- _Problem statement_
Please repeat, exactly and with nothing added, the lines running from the line that contains "write the pieces" to the line that contains "cad_parts[node].hide_render = cad_parts[node].hide_viewport", both lines included.

- _Data lines_

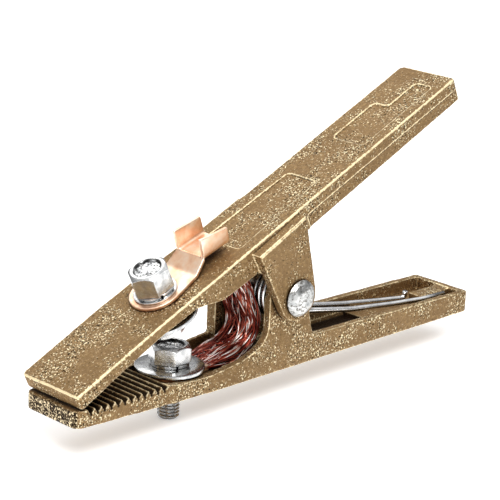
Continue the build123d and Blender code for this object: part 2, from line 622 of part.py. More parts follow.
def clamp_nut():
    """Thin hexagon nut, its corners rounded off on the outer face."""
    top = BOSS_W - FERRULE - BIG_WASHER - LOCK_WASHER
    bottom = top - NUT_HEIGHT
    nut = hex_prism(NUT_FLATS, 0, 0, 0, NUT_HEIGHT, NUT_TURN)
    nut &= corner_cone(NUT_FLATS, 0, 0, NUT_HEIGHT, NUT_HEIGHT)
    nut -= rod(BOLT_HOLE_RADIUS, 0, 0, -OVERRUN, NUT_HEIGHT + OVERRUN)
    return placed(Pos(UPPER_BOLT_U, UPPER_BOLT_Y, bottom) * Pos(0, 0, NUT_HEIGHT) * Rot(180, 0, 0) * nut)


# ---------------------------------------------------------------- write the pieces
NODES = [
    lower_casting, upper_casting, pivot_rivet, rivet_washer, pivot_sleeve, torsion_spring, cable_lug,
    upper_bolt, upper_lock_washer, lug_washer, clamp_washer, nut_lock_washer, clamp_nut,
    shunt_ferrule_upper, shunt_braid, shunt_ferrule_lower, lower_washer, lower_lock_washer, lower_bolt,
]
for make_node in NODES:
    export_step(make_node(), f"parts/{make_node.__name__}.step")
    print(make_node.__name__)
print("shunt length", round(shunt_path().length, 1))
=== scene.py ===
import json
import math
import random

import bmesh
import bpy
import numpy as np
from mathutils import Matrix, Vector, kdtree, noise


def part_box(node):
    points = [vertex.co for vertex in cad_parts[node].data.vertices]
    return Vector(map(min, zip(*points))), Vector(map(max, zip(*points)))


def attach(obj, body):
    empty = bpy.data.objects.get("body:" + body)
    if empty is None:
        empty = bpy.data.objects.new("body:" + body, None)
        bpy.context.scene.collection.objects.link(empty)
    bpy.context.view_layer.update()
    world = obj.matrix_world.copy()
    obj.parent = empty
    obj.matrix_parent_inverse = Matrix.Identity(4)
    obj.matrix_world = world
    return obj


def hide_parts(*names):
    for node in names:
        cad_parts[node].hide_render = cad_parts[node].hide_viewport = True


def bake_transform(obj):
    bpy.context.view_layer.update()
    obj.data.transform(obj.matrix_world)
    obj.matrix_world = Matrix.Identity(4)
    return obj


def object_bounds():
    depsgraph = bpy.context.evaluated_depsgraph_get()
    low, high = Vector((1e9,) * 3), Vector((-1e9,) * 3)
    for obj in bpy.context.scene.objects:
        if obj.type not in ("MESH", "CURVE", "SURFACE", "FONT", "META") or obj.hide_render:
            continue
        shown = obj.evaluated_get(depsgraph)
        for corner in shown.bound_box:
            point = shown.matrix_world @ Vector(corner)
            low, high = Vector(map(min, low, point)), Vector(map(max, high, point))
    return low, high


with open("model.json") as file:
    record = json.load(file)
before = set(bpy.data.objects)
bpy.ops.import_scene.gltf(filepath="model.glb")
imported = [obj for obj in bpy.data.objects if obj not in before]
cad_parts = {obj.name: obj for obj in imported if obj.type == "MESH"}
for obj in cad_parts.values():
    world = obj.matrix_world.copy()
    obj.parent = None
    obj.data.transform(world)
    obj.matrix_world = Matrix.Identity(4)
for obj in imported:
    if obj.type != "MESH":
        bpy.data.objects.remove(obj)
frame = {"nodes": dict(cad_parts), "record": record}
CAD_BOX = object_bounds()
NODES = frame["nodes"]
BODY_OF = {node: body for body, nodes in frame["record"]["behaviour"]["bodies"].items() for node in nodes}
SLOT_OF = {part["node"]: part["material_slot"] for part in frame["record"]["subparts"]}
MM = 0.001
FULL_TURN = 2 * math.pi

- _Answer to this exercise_
# ---------------------------------------------------------------- write the pieces
NODES = [
    lower_casting, upper_casting, pivot_rivet, rivet_washer, pivot_sleeve, torsion_spring, cable_lug,
    upper_bolt, upper_lock_washer, lug_washer, clamp_washer, nut_lock_washer, clamp_nut,
    shunt_ferrule_upper, shunt_braid, shunt_ferrule_lower, lower_washer, lower_lock_washer, lower_bolt,
]
for make_node in NODES:
    export_step(make_node(), f"parts/{make_node.__name__}.step")
    print(make_node.__name__)
print("shunt length", round(shunt_path().length, 1))
=== scene.py ===
import json
import math
import random

import bmesh
import bpy
import numpy as np
from mathutils import Matrix, Vector, kdtree, noise


def part_box(node):
    points = [vertex.co for vertex in cad_parts[node].data.vertices]
    return Vector(map(min, zip(*points))), Vector(map(max, zip(*points)))


def attach(obj, body):
    empty = bpy.data.objects.get("body:" + body)
    if empty is None:
        empty = bpy.data.objects.new("body:" + body, None)
        bpy.context.scene.collection.objects.link(empty)
    bpy.context.view_layer.update()
    world = obj.matrix_world.copy()
    obj.parent = empty
    obj.matrix_parent_inverse = Matrix.Identity(4)
    obj.matrix_world = world
    return obj


def hide_parts(*names):
    for node in names:
        cad_parts[node].hide_render = cad_parts[node].hide_viewport = True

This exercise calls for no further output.